8 Aralık 2010 Çarşamba

zaman

o sabah uyandım ve yarım şişe pasiflora'yı kafaya diktim. işe yaramadığını söyleyenler var ama o ilaç bana çok iyi geliyor. nesneler yavaşlıyor sanki. hayat o sıkışmışlığından, ağzı bozukluğundan, hızlılığından ve kronik mutsuzluğundan kurtuluyor sanki... hayvanat bahçesinde yolunu kaybeden bir çocuk gibi...

muhtemelen bu esnada sen uyanıyorsun. yani öyle bir uyanmak ki ağzında bin bir küfür. kıyıda köşede biriktirdiğin paralar tükenmek üzere. hala bir iş bulmamışsın, hala düzenli bir seks hayatın yok, hala çok sevdiklerini istemeden de olsa çok fazla kırıyorsun. o an bir şeyler oluyor ve sahne değişiyor. nasıl olduğunu anlayamıyorum.
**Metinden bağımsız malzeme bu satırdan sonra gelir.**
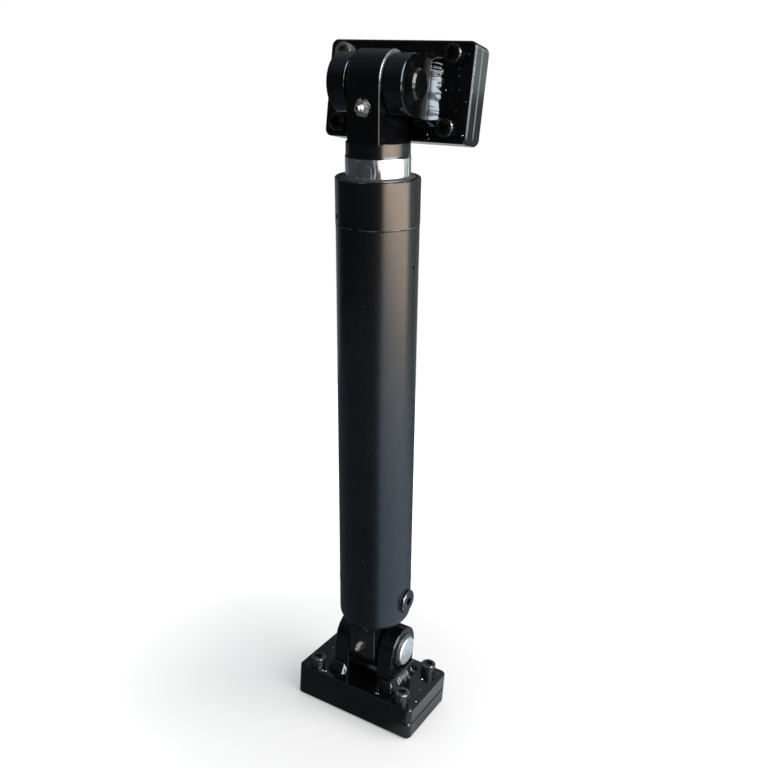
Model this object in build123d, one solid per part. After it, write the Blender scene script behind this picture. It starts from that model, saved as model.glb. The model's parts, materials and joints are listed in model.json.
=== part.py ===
from build123d import *
import os
from math import acos, atan2, degrees, hypot, sqrt

# A single-acting plunger cylinder between two bolted clevis brackets, in millimetres.
# The origin is the centre of the base bracket's underside. +X runs along the base pin, +Z is up.

# Plunger and tube
PLUNGER_RADIUS = 32.5
OIL_GAP = 2.5
TUBE_WALL = 7.5
STROKE = 330.0
RUNNING_GAP = 0.05
FREE_GAP = 0.3
SEAT_GAP = 0.02
END_GAP = 1.0

# Head of the plunger
PISTON_LENGTH = 36.0
PISTON_SPIGOT_RADIUS = 18.0
NUT_RADIUS = 28.0
NUT_HEIGHT = 12.0
NUT_SLOT_WIDTH = 8.0
NUT_SLOT_DEPTH = 5.0
GUIDE_THICKNESS = 2.5
PISTON_RING_HEIGHT = 10.0
PISTON_RING_EDGE = 4.0
RING_SPLIT = 3.0
OIL_SLOT_WIDTH = 8.0
OIL_SLOT_DEPTH = 3.0
OIL_SLOTS = 4

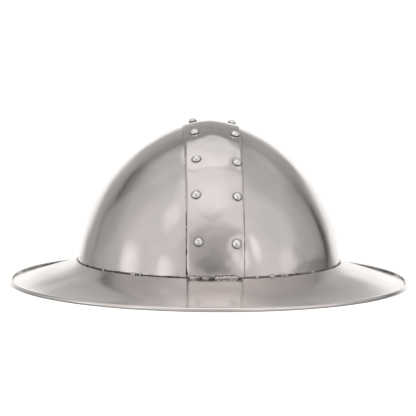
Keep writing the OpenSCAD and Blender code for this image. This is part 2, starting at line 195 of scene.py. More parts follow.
def row_places(name, x):
    """The places and outward directions of one row's rivets."""
    places = []
    for i, (across, along) in enumerate(DRIFTS[name]):
        places.append(row_place(x + across * MM, i * RIVET_PITCH - RIVET_FIRST + along * MM))
    return places


RIVET_PLACES = {"left": row_places("left", ROW_X), "right": row_places("right", -ROW_X)}
RIVET_POINTS = [point for places in RIVET_PLACES.values() for point, _ in places]


def near_rivets(points, reach):
    """For each rivet, how near the points are to it: 1 at its middle, and falling off over the reach."""
    return [np.exp(-np.sum((points - point) ** 2, axis=-1) / reach ** 2) for point in RIVET_POINTS]


# Shallow hollows left by the hammer: turn from +X in degrees, height up the crown in millimetres, half width
# in degrees, half height and depth in millimetres
HOLLOWS = [
    (-128, 4, 9, 30, 0.45),
    (-110, 2, 6, 24, 0.35),
    (-142, 10, 10, 34, 0.35),
    (-58, 8, 7, 38, 0.40),
    (-40, 20, 10, 46, -0.35),
    (-118, 46, 12, 24, 0.30),
    (-66, 62, 12, 26, 0.25),
    (60, 20, 10, 34, 0.40),
    (125, 36, 12, 34, 0.40),
    (160, 16, 9, 30, 0.35),
    (15, 14, 9, 30, 0.35),
]


def crown_dents(points):
    """How far the hammered crown stands off its even curve, along the outward direction."""
    height = points[..., 2] - SEAM_Z
    turn = np.degrees(np.arctan2(points[..., 1] / OVAL, points[..., 0]))
    off = uneven(points, (0.26, 90, 11), (0.075, 36, 12), (0.012, 14, 13))
    for at_turn, at_height, wide, high, depth in HOLLOWS:
        away = (turn - at_turn + 180) % 360 - 180
        reach = (away / wide) ** 2 + ((height - at_height * MM) / (high * MM)) ** 2
        off -= depth * MM * np.exp(-reach)
    # The crown is even along the weld, and pressed in under each rivet
    off *= clamp(height / (9 * MM))
    for near in near_rivets(points, 7 * MM):
        off -= 0.22 * MM * near
    return off


# ---- Mesh making ----
def grid_faces(rows, cols, closed, start=0, flip=False):
    faces = []
    for i in range(rows - 1):
        for j in range(cols if closed else cols - 1):
            k = (j + 1) % cols
            low, high = start + i * cols, start + (i + 1) * cols
            quad = [low + j, low + k, high + k, high + j]
            faces.append(quad[::-1] if flip else quad)
    return faces


def shell(outer, inner, closed=False):
    """A solid sheet between two grids of points, with its borders joined."""
    rows, cols = outer.shape[:2]
    size = rows * cols
    faces = grid_faces(rows, cols, closed)
    faces += grid_faces(rows, cols, closed, size, True)
    for i, flip in ((0, True), (rows - 1, False)):
        for j in range(cols if closed else cols - 1):
            a, b = i * cols + j, i * cols + (j + 1) % cols
            quad = [a, b, size + b, size + a]
            faces.append(quad if flip else quad[::-1])
    if not closed:
        for j, flip in ((0, False), (cols - 1, True)):
            for i in range(rows - 1):
                a, b = i * cols + j, (i + 1) * cols + j
                quad = [a, b, size + b, size + a]
                faces.append(quad if flip else quad[::-1])
    return np.concatenate([outer.reshape(-1, 3), inner.reshape(-1, 3)]), faces


def tube(rings, closed):
    """A solid from rings of points, where a closed one joins its last ring to its first."""
    rows, cols = rings.shape[:2]
    if closed:
        rings = np.concatenate([rings, rings[:1]])
        faces = [[v % (rows * cols) for v in face] for face in grid_faces(rows + 1, cols, True)]
        return rings[:-1].reshape(-1, 3), faces
    faces = grid_faces(rows, cols, True)
    faces.append(list(range(cols))[::-1])
    faces.append([(rows - 1) * cols + j for j in range(cols)])
    return rings.reshape(-1, 3), faces


def lathe(profile, segments):
    """A turned solid round Z, whose profile starts and ends on the axis."""
    turn = full_turn(segments)
    rings = [np.stack([r * np.cos(turn), r * np.sin(turn), z + 0 * turn], -1) for r, z in profile[1:-1]]
    rows = len(rings)
    points = np.concatenate([*rings, [[0, 0, profile[0][1]], [0, 0, profile[-1][1]]]])
    faces = grid_faces(rows, segments, True)
    first, last = rows * segments, rows * segments + 1
    for j in range(segments):
        k = (j + 1) % segments
        faces.append([first, k, j])
        faces.append([last, (rows - 1) * segments + j, (rows - 1) * segments + k])
    return points, faces


def joined(parts):
    """Several (points, faces) as one."""
    points, faces, start = [], [], 0
    for part_points, part_faces in parts:
        points.append(part_points)
        faces += [[v + start for v in face] for face in part_faces]
        start += len(part_points)
    return np.concatenate(points), faces


def mesh_object(name, points, faces):
    mesh = bpy.data.meshes.new(name)
    mesh.from_pydata([tuple(p) for p in points], [], faces)
    work = bmesh.new()
    work.from_mesh(mesh)
    bmesh.ops.recalc_face_normals(work, faces=work.faces)
    work.to_mesh(mesh)
    work.free()
    mesh.shade_smooth()
    obj = bpy.data.objects.new(name, mesh)
    bpy.context.scene.collection.objects.link(obj)
    return obj


def finish_piece(obj, material, body, slot, *nodes):
    """Gives a piece its material and its body, and hides the CAD nodes that it stands for; its slot is not
    used.
    """
    obj.data.materials.clear()
    obj.data.materials.append(material)
    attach(obj, body)
    if nodes:
        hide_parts(*nodes)
    return obj


def paint(obj, name, values):
    """Stores a number for each vertex, for the material to read."""
    attribute = obj.data.attributes.new(name, "FLOAT", "POINT")
    attribute.data.foreach_set("value", np.asarray(values, np.float32).ravel())


def paint_inside(obj):
    """Marks the second half of a shell's points, which is its inner grid."""
    half = len(obj.data.vertices) // 2
    paint(obj, "inner", [0] * half + [1] * half)


def paint_edge(obj, edge):
    """Marks a shell's edges, alike on both of its grids."""
    paint(obj, "edge", np.concatenate([edge.ravel(), edge.ravel()]))


def round_edges(obj, width, segments=2):
    bevel = obj.modifiers.new("round_edges", "BEVEL")
    bevel.width = width
    bevel.segments = segments
    bevel.limit_method = "ANGLE"
    bevel.angle_limit = math.radians(40)
    return obj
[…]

''çok sarhoşsun; yine... ne gerek vardı ki? yine... tamam sen uzan ben üstünü örterim; yine...'' uyumak istemediğimi ve çok sıkıldığımı söylüyorum. şu an hatırlamadığım bir sürü şey daha söylüyorum ve sızıyorum. sabah kalktığımda üstümü örtülmüş buluyorum ve senin örtmüş olmanı umuyorum. çünkü sen o sırada uykusuzluk sorununa çözüm bulamamayı kabullenmeye çalışıyorsun. yardım etmek için bir şeyler yapmam gerektiğinin farkındayım ama aksi gibi o sıralar iki elimle bir siki doğrultamıyorum. o an bir şeyler bitiyor ve sahne değişiyor. istemesem de anlayabiliyorum.

uzun zamandır es geçtiğim bir sokağa sapıyorum. şiddetle dökülen saçlarım fazlaca yağlı, ayakkabılarım ve paçalarım çamur içinde, sakalımın acilen kısaltılması lazım çünkü yolmadan duramıyorum. uzun zamandır kolumda saat var ama ben içimde bulunduğum zaman dilimini anlamak için cebimden cep telefonumu çıkarıyorum. bu tükenim çılgınlığı beni cinnetin eşiğine geçiriyor. o an saatin kaç olduğunu merak ediyorum ve kolumdaki saate bakıyorum. anlıyorum...

hepsi geçer demiştin; geçmiyor zaman.